Section 4.Powers of the Disinterested Directors. A majority of the Disinterested Directors shall have the power and duty to determine for the purposes of Sections 1 through 6 hereof, on the basis of information known to it after reasonable inquiry, (a) whether a person is a Substantial Stockholder, (b) the number of shares of Capital Stock beneficially owned by any person, (c) whether a person is an Affiliate or Associate of another, (d) whether any person has an agreement, contract or other arrangement with another, (e) whether two or more transactions constitute a "series of transactions", and (f) whether the assets or securities that are the subject of any Business Combination have a Fair Market Value equal to ten percent (10%) or more of the total stockholders' equity of the corporation as of the end of its most recent fiscal year ended prior to the determination being made. Any such determination made in good faith shall be binding and conclusive on all parties.

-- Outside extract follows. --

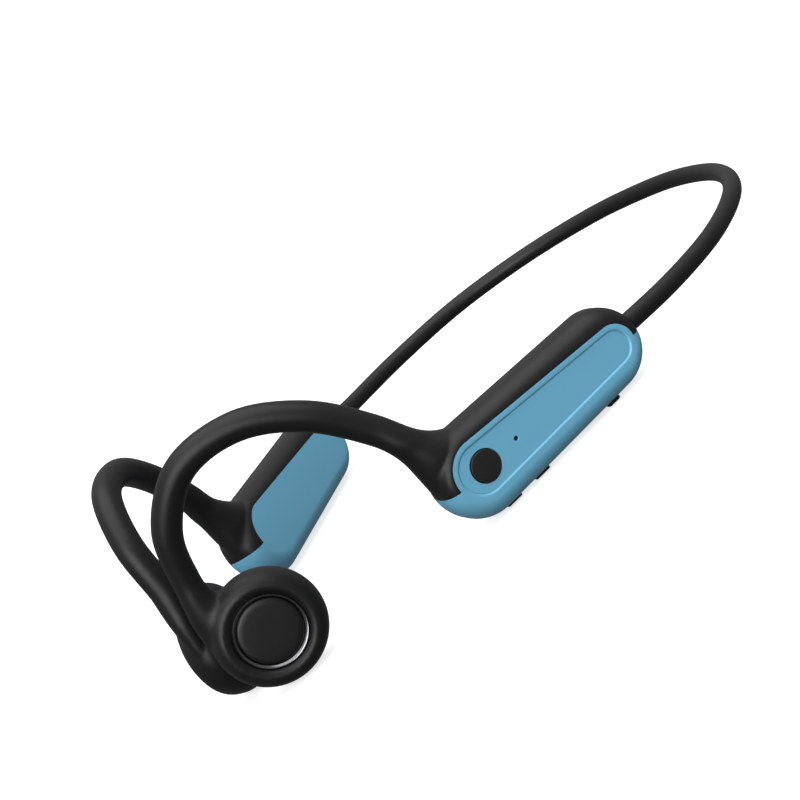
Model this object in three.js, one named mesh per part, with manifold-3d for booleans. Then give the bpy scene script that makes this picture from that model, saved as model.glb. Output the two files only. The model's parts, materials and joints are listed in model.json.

Section 5.No Effect on Fiduciary Obligations of Interested Stockholders. Nothing contained in Sections 1 through 6 hereof shall be construed to relieve any Substantial Stockholder from any fiduciary obligation imposed by law.

Section 6.Amendment, Repeal, etc. Notwithstanding any other provisions of the Articles of Organization, as amended, or the by-laws of the corporation (and notwithstanding the fact that a lesser percentage may be specified by law, the Articles of Organization, as amended, or the by-laws of the corporation), the affirmative vote of the holders of at least (a) the sum of (i) two-thirds of the Voting Stock which is beneficially owned by persons other than any Substantial Stockholder, voting together as a single class, plus (ii) the number of shares of Voting Stock which is beneficially owned by Substantial Stockholders, and (b) two-thirds of the Voting Stock, voting together as a single class, shall be required to amend or repeal, or adopt any provisions inconsistent with, sections 1 through 5 hereof and this Section 6.